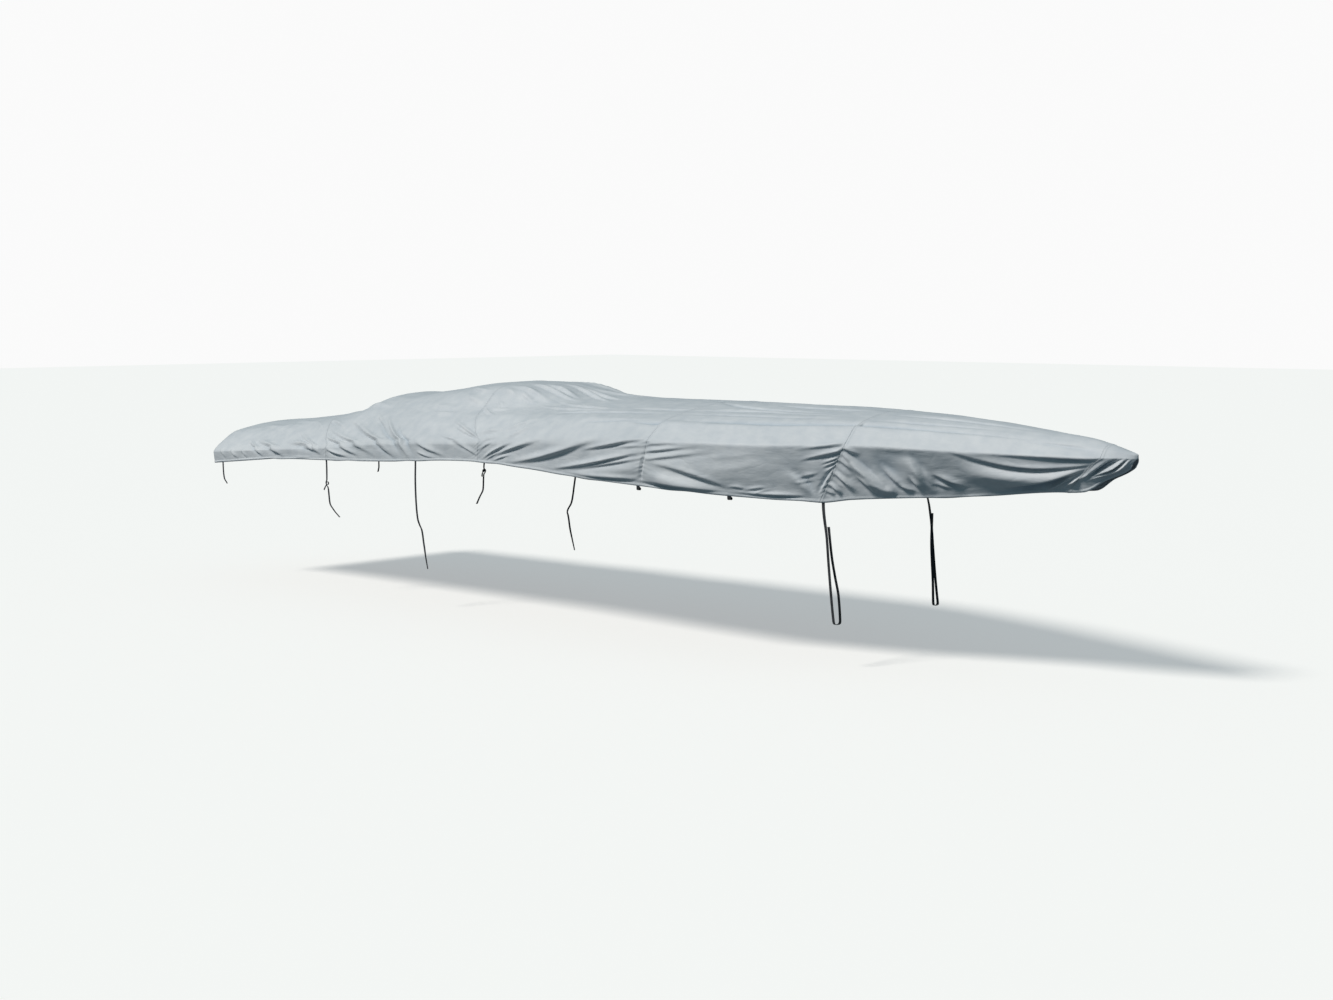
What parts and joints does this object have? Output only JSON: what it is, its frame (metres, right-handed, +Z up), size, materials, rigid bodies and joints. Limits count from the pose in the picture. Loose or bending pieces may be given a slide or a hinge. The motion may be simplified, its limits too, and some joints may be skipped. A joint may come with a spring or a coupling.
{
  "type": "boat cover",
  "caption": "Long fitted cover of sewn woven panels, humped over a raised part, hollow underneath, with webbing straps and empty tab loops hanging from its hem.",
  "frame": {"origin": "on the centre plane, just under the top, halfway along the cover, where the deck that it lies on carries it", "axes": "+X along the cover towards its pointed nose, +Y to the far side, +Z up"},
  "size_m": [11.8046, 2.5224, 2.0552],
  "materials": {
    "cover_fabric": "woven silver-grey polyester with a faint sheen",
    "webbing": "black woven webbing"
  },
  "bodies": {
    "root": {"stern_end": "cover_fabric", "panel_stern": "cover_fabric", "panel_aft": "cover_fabric", "panel_hump": "cover_fabric", "panel_mid": "cover_fabric", "panel_fore": "cover_fabric", "nose_cap": "cover_fabric", "strap_stern_near": "webbing", "strap_knotted_near": "webbing", "strap_tail_near": "webbing", "strap_long_near": "webbing", "strap_loop_near": "webbing", "tab_mid_near": "webbing", "tab_fore_near": "webbing", "strap_stern_far": "webbing", "strap_knotted_far": "webbing", "strap_tail_far": "webbing", "strap_long_far": "webbing", "strap_loop_far": "webbing", "tab_mid_far": "webbing", "tab_fore_far": "webbing"}
  },
  "joints": []
}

# [Goal]
Reproduce the data in full, exactly as presented.

# [Result of the task]
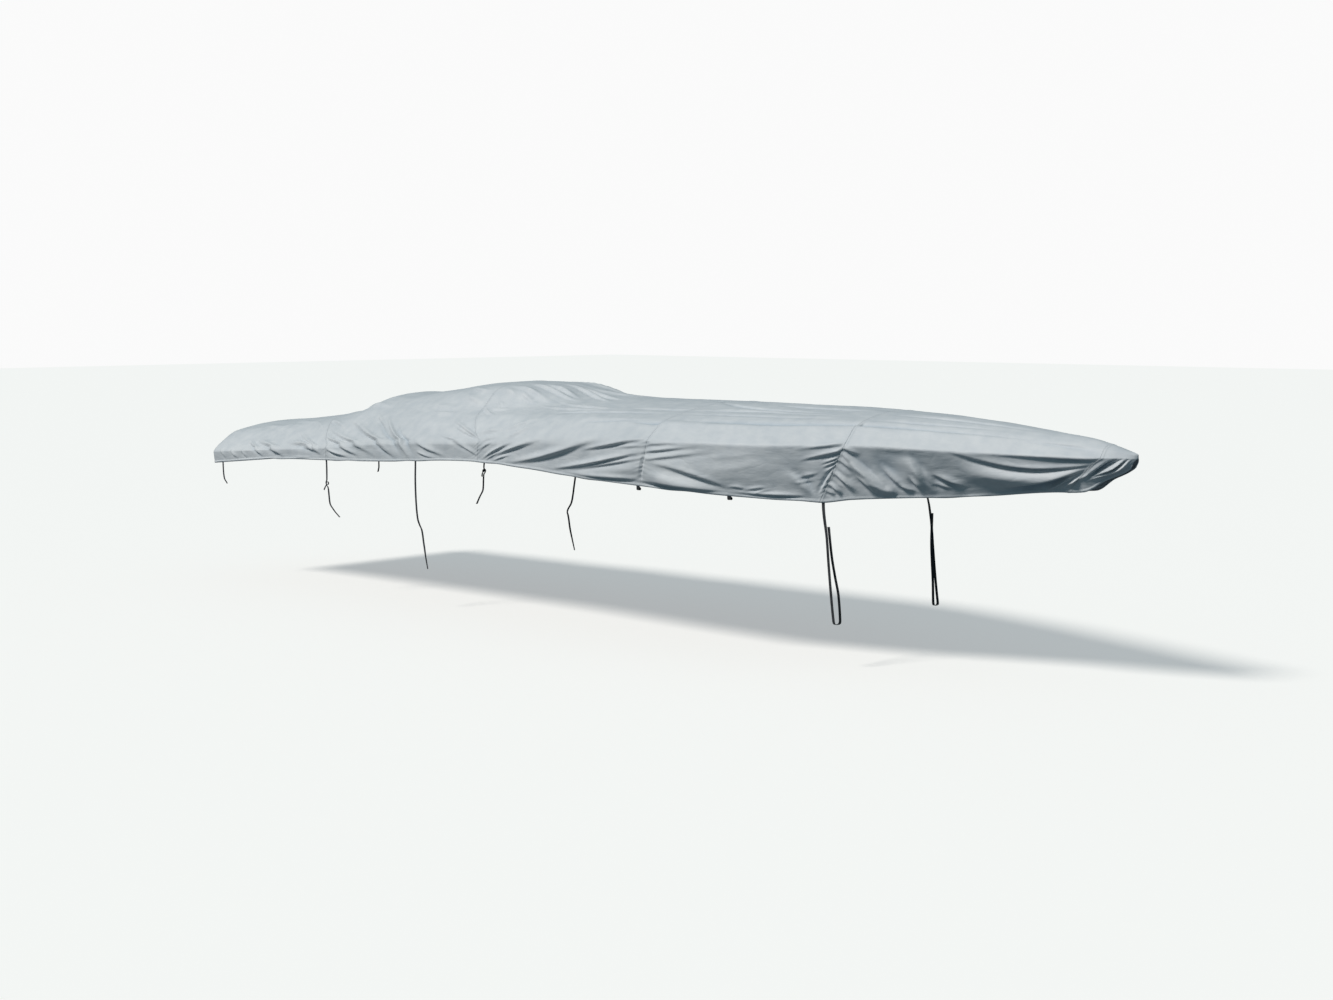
What parts and joints does this object have? Output only JSON: what it is, its frame (metres, right-handed, +Z up), size, materials, rigid bodies and joints. Limits count from the pose in the picture. Loose or bending pieces may be given a slide or a hinge. The motion may be simplified, its limits too, and some joints may be skipped. A joint may come with a spring or a coupling.
{
  "type": "boat cover",
  "caption": "Long fitted cover of sewn woven panels, humped over a raised part, hollow underneath, with webbing straps and empty tab loops hanging from its hem.",
  "frame": {"origin": "on the centre plane, just under the top, halfway along the cover, where the deck that it lies on carries it", "axes": "+X along the cover towards its pointed nose, +Y to the far side, +Z up"},
  "size_m": [11.8046, 2.5224, 2.0552],
  "materials": {
    "cover_fabric": "woven silver-grey polyester with a faint sheen",
    "webbing": "black woven webbing"
  },
  "bodies": {
    "root": {"stern_end": "cover_fabric", "panel_stern": "cover_fabric", "panel_aft": "cover_fabric", "panel_hump": "cover_fabric", "panel_mid": "cover_fabric", "panel_fore": "cover_fabric", "nose_cap": "cover_fabric", "strap_stern_near": "webbing", "strap_knotted_near": "webbing", "strap_tail_near": "webbing", "strap_long_near": "webbing", "strap_loop_near": "webbing", "tab_mid_near": "webbing", "tab_fore_near": "webbing", "strap_stern_far": "webbing", "strap_knotted_far": "webbing", "strap_tail_far": "webbing", "strap_long_far": "webbing", "strap_loop_far": "webbing", "tab_mid_far": "webbing", "tab_fore_far": "webbing"}
  },
  "joints": []
}